The hope there is to use this information. If the robot is performing an evacuation procedure, it would see what types of people are there and where they might be.
Let’s say there’s a robot that comes to your door and says, “Please follow me to the exit.” Something as seemingly simple as that is actually very complex. If a robot knocks on a door in an apartment building, you have no idea who you’re going to interact with. It could be a four-year-old child, it could be a 95-year-old person. We’d love for the robot to tailor its interactive behavior to the type of person it sees in order to rescue them. We’re taking some of these contextual lessons and trying to develop that application.
Do you use a similar definition of “stereotype” for robots and humans, or is there something else going on?

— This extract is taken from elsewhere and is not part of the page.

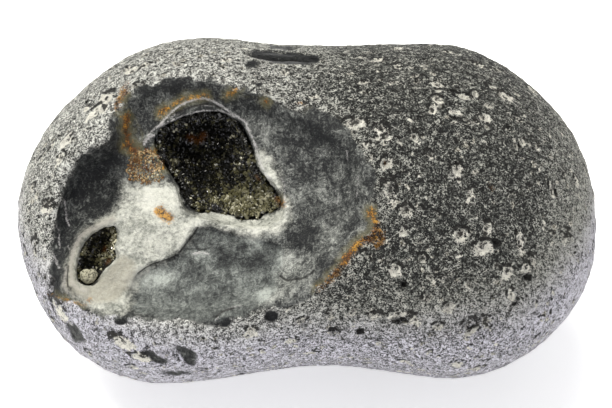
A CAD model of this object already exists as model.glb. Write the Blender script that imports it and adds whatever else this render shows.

The term stereotyping has a negative context. The way we’re using it is simply to develop categories of people, and use categorical information to predict characteristics of a person. I know in psychology, a lot of work focuses on facial stereotypes and gender stereotypes. We’re not doing anything like that. Is the process the same? I don’t know. No idea.
Are you worried people might have misconceptions about your work?
A couple of years back, we developed this idea of robots that could deceive people. In the media there was a bit of a misperception that this would lead to robots stealing people’s wallets.
I’d like to use the emergency evacuation situation: You don’t always want to be entirely honest with a person in an evacuation, right? For example, if someone asked you, “Is my family all right?” It could be terrible if the robot said, “No, they all died. Please follow me to the exit.” There are some situations in which the robot does actually need to be briefly dishonest. But my experience was that people felt like we were trying to lead to the end of the world.
We are always interested in the pro-social aspects of these human-robot techniques. We’re trying to help people, not be something bad.